County Commissioners Vote to
Increase Gas Tax
Clark County Commissioners voted
Tuesday to increase the fuel tax rate to pay for infrastructure improvements
around the county.
Under the plan, fuel taxes will go up 3 cents per-gallon, per-year, which
will fund up to $700 million in projects, including the Boulder City Bypass and
the plan to make the 215 beltway into a complete
freeway.
During the first year,
which starts in January, the Regional Transportation
Commission says motorists can expect to pay an average of $16 more at the pump.
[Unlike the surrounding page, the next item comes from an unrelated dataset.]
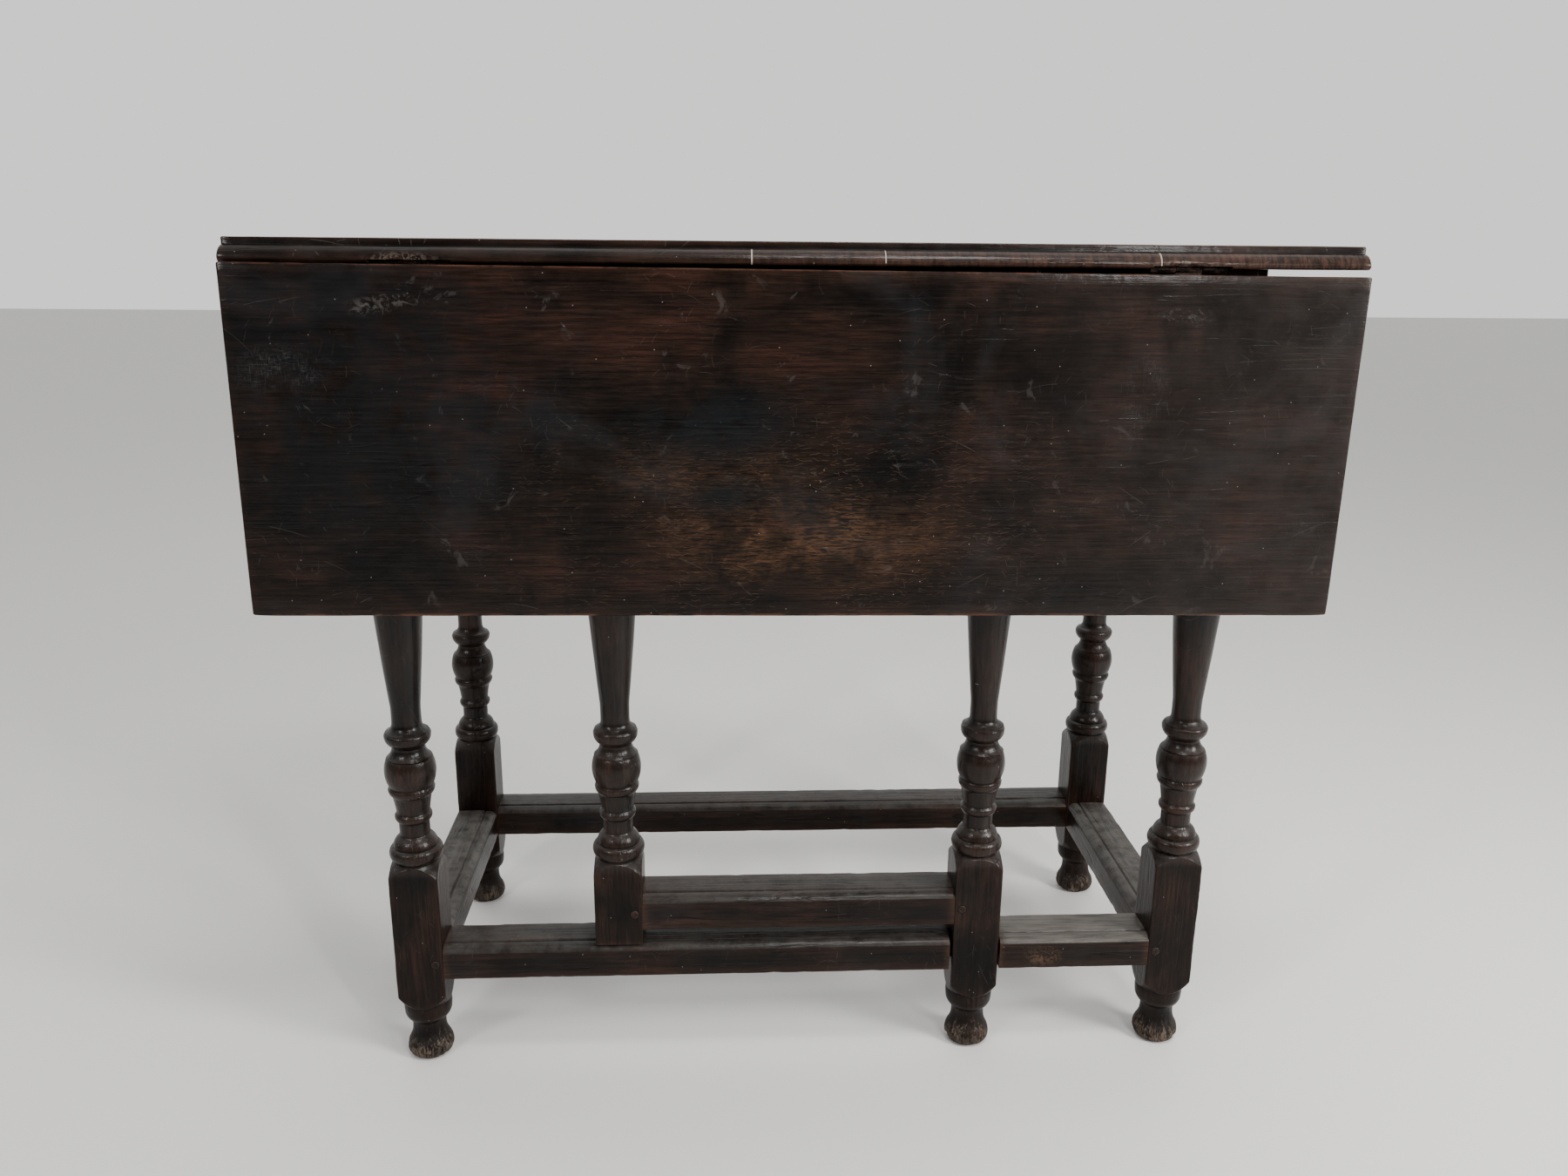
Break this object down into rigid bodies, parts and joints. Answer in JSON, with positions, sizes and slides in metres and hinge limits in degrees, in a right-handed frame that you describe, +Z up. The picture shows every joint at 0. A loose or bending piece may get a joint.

In the second year, which is expected to
start next summer, drivers can expect to pay $30 more.
By the third year, drivers can expect to pay approximately
$50 more.
Commissioner Steve Sisolak was the lone vote against
the increase.
"I have advocated and
argued all along that I think all taxes need to be fair, stable, and
broad-cased, and I don't think this tax is any of the three," he
said.
Sisolak believes
taxpayers are getting a bad deal, but his colleague Larry
Brown looks at it
differently.
"You take the average
driver, right now, congestion is costing them between $800 and $900 a year,"
Brown, who also chairs the Regional Transportation Committee,
said.
Several citizens
expressed their opposition to the increase at the commission meeting. Most who
opposed the idea did not want to pay more for gas, and they were worried about
government waste.
"As we are now, we're
pinching pennies to make it. So a dime a day is a little bit too much to me,"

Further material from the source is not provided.